The facts of Lukas are very similar to those in the case at bar. The plaintiff there was employed by the Sikeston Department of Public Safety with duties that primarily involved traditional police work. Like the plaintiff here, Officer Lukas was called before a "Board of Inquiry" to answer certain charges of misconduct. After the board meeting, which the officer attended, it was recommended that he be dismissed. The city's Director of Public Safety agreed with this recommendation and the matter was then reviewed by the City Manager. By letter, the City Manager notified the officer that his employment with the department was terminated. Lukas filed suit in state circuit court seeking a writ of mandamus to compel the City of Sikeston to reinstate him and to hold a public hearing regarding the charges *214 against him. The trial court denied this relief and on appeal, the state Court of Appeals held:

In Missouri, the rule is well established that in the absence of a contract for employment for a definite term or a contrary statutory provision, an employer may discharge an employee at any time, without cause or reason, or for any reason, and in such cases, no action can be obtained for wrongful discharge.
* * * * * *
On the record before us, we hold that Sikeston, acting through its officials as it did, had the right to terminate Lukas's employment without a public hearing.

Lukas, 668 S.W.2d at 132.

In responding to defendants' motions to dismiss, plaintiff has cited no statute, ordinance or authority that will provide him with a basis to assert that he held a property interest in his former employment. The defendants maintain that there is no such provision and the Court believes that they are correct. As discussed earlier in this memorandum, the provisions cited to the Court by the plaintiff have no legal force that would in any way interfere with the Sikeston City Manager's discretion to hire and fire employees such as plaintiff.[3]See also, Moon v. City of Sedalia, 723 S.W.2d 597 (Mo.App.1987).

With regard to plaintiff's contention that he has been deprived of a liberty interest, he maintains that his good name and reputation have been so badly damaged by his dismissal that he has lost significant employment and/or associational opportunities. See, Board of Regents v. Roth, 408 U.S. 564, 92 S. Ct. 2701, 33 L. Ed. 2d 548 (1972). While this concept of a liberty interest is firmly established by the caselaw, the Supreme Court has held that there is no deprivation until a public disclosure of the reasons for the employee's discharge is made. Bishop v. Wood, 426 U.S. 341, 348, 96 S. Ct. 2074, 2079, 48 L. Ed. 2d 684 (1976).[4]

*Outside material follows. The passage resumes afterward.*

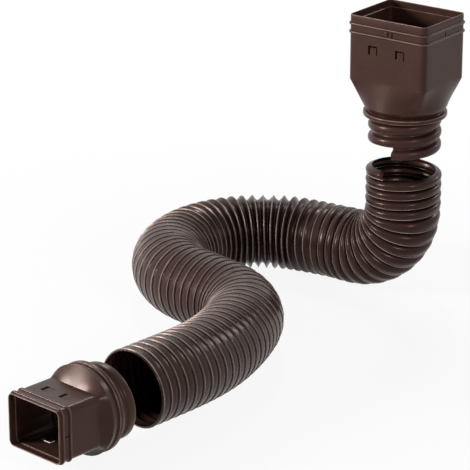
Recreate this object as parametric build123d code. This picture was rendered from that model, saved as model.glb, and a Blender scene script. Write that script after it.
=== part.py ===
from build123d import *
from dataclasses import dataclass
from math import cos, pi, radians, sin
import os

# Flexible downspout extension: a helically corrugated hose that stands up as a riser, turns through
# an elbow and lies in an S on the ground, with a threaded adapter unscrewed from each of its mouths.
# Millimetres, +Z up, ground at Z = 0, origin under the middle of the whole object.
# The hose's lower mouth and the outlet adapter look along -Y.

# Hose section, whose folds are gathered on the riser and drawn flatter towards the lower mouth
hose_diameter = 92.0
gathered_fold = 7.0
drawn_fold = 2.5
gathered_length = 300.0
drawing_length = 160.0
hose_wall = 1.0
pitch = 12.0
flank_share = 0.25
points_per_turn = 12

# Hose route, from the upper mouth down the riser and along the ground
riser_at = (81.0, 303.0)
riser_length = 54.0
elbow_radius = 68.0
first_run_length = 78.0
first_run_turn = 11.0
left_bend_radius = 112.5
left_bend_turn = 158.0
middle_run_length = 59.0
right_bend_radius = 90.0
right_bend_turn = 56.0
last_run_length = 194.0
last_run_turn = 29.0
mouth_length = 40.0
outlet_heading = 270.0
rise_length = 130.0

# The cut steps of the two mouths are turned against each other, along the whole hose but its end turns
lower_step_turn = -160.0
end_turns = 2

# Walls and edges that both adapters share
adapter_wall = 2.4
neck_wall = 4.0
corner_radius = 6.5
flange_diameter = 101.0
flange_thickness = 6.0
flange_edge = 1.8
rim_ledge_depth = 9.0
rim_ledge_width = 1.1
bead_height = 3.4
bead_out = 1.8
bead_edge = 1.1
channel_height = 6.8

# Snap windows in the wide walls, each with a barb that catches the downspout. The spacing is the inlet's
window_width = 13.0
window_height = 11.0
window_spacing = 38.0
window_drop = 11.0
barb_width = 8.5
barb_height = 8.5
barb_thickness = 1.6
barb_reach = 2.2
barb_recess = 0.5

# Locating boss and slots in the channel between the beads
boss_diameter = 5.0
boss_out = 1.5
slot_width = 1.8
slot_depth = 1.2
slot_offset = 8.0

# Thread on the spigots, coarser than the gathered folds, which the hose stretches to as it is screwed on
thread_pitch = 16.0
thread_clearance = 0.8
thread_crest_share = 0.46
thread_root_share = 0.16
spigot_wall = 2.0
spigot_shoulder = 0.6

# Places of the unscrewed adapters
inlet_gap = 22.0
outlet_gap = 31.5
inlet_turn = 6.5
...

In his opposition to the motions to dismiss, plaintiff argues that an article published in the Sikeston Democrat Advertiser on September 30, 1987 constitutes the type of public disclosure necessary to damage plaintiff's liberty interest. The article provides in pertinent part:

Following an internal investigation by the Sikeston Department of Public Safety, Lt. Steven Butcher was discharged at 5 p.m. Monday "without prejudice for the good of the Department," according to the office of the City Manager Dan Ward.
Ward declined to comment on why Butcher, who joined the Department in January of 1981, was released.

The article further explains that plaintiff had been promoted to the rank of lieutenant in 1985 and that he had been transferred to a criminal investigation unit in August of 1986.

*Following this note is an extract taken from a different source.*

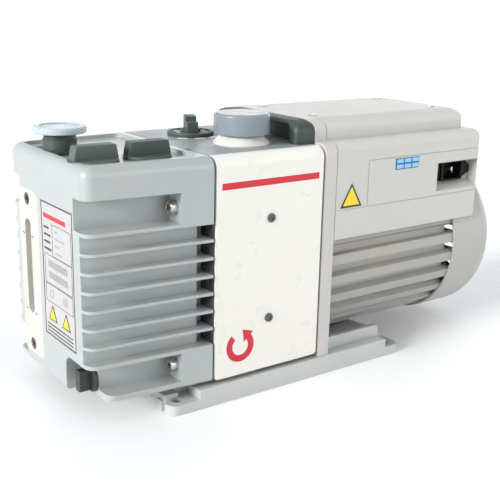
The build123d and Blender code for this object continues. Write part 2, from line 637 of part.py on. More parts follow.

Plaintiff seizes upon the City Manager's comment that the termination was for the "good of the department" as a disclosure sufficient to constitute a liberty interest deprivation as contemplated by Bishop. This Court does not agree. Defendant Ward's statement is hardly the type of specific disclosure that has concerned the Supreme Court and it is barely more than a mere notification of the fact of plaintiff's discharge itself. Without a more specific factual basis for the purported reasons for plaintiff's termination, it is apparent that this statement will not likely prejudice him to any greater degree than the public's knowledge of his termination, a disclosure that clearly does not suffice to provide a liberty interest deprivation.

*215 In sum, plaintiff did not have a property interest in his employment with the City of Sikeston nor did he suffer a deprivation of any liberty interest as a result of his termination. Without such constitutional deprivations, none of the defendants in this action can be civilly prosecuted pursuant to 42 U.S.C. § 1983.

Accordingly,

IT IS HEREBY ORDERED that defendants' motions to dismiss are GRANTED.

NOTES

[1] Defendants have titled their motions as motions "attacking plaintiff's complaint." The defendants have filed a joint memorandum of law supporting their motions to dismiss.

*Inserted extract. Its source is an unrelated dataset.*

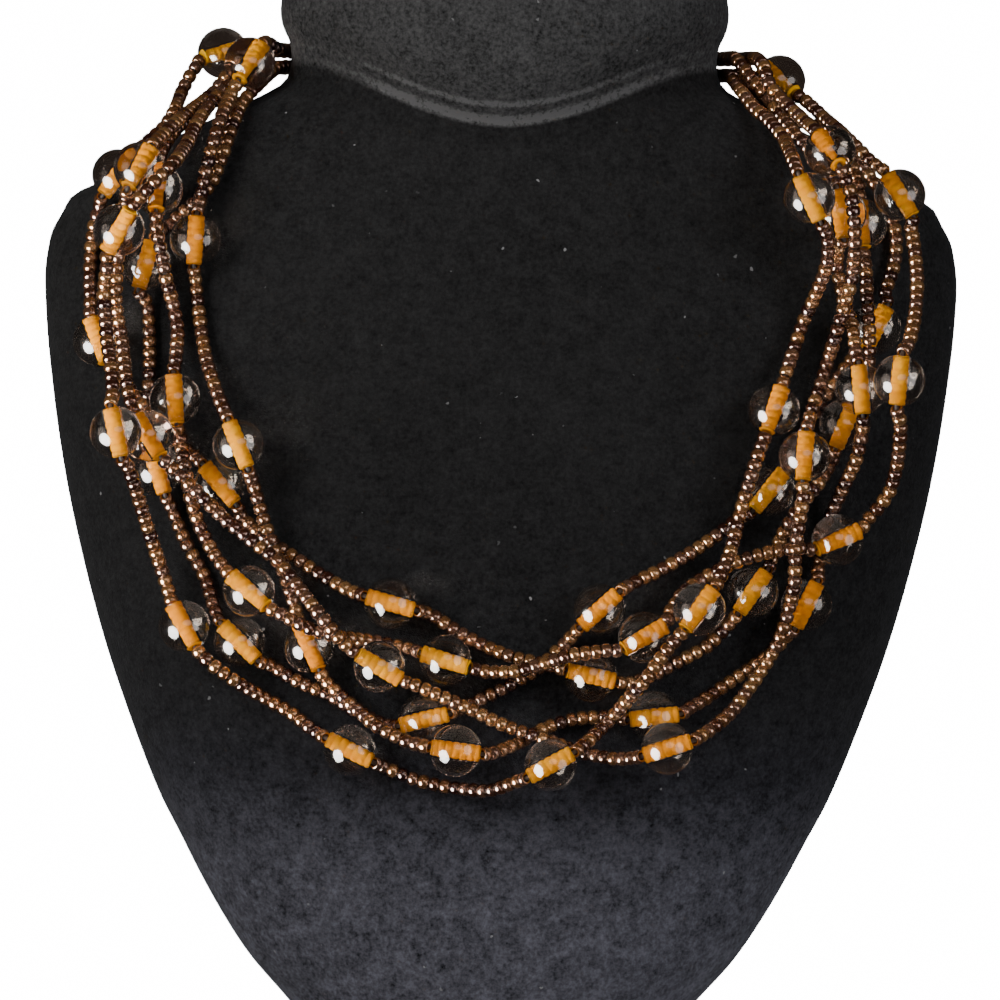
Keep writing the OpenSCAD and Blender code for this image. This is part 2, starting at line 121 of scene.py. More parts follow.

[2] Plaintiff's citation to Arie v. Intertherm, Inc., 648 S.W.2d 142 (Mo.App.1983) was an accurate statement of Missouri law at the time plaintiff's brief was filed. The holding in Johnson, however, has effectively overruled Arie and other cases of its genre.

[3] R.S.Mo. § 78.600 provides that in third-class cities adopting a city manager form of government, the city council shall appoint a city manager who shall have the authority to appoint and discharge city employees other than the city clerk, city assessor, and city treasurer. While the city council is given the power to make rules and regulations governing the appointment/discharge process, it appears that Sikeston has not issued any rules that have restriced the city manager's authority in this area.

[4] Bishop involved an employee who was considered terminable at will. Since this Court has found that the plaintiff had no property interest in his continued employment and was thus an employee at will, the Bishop decision is directly controlling in this case.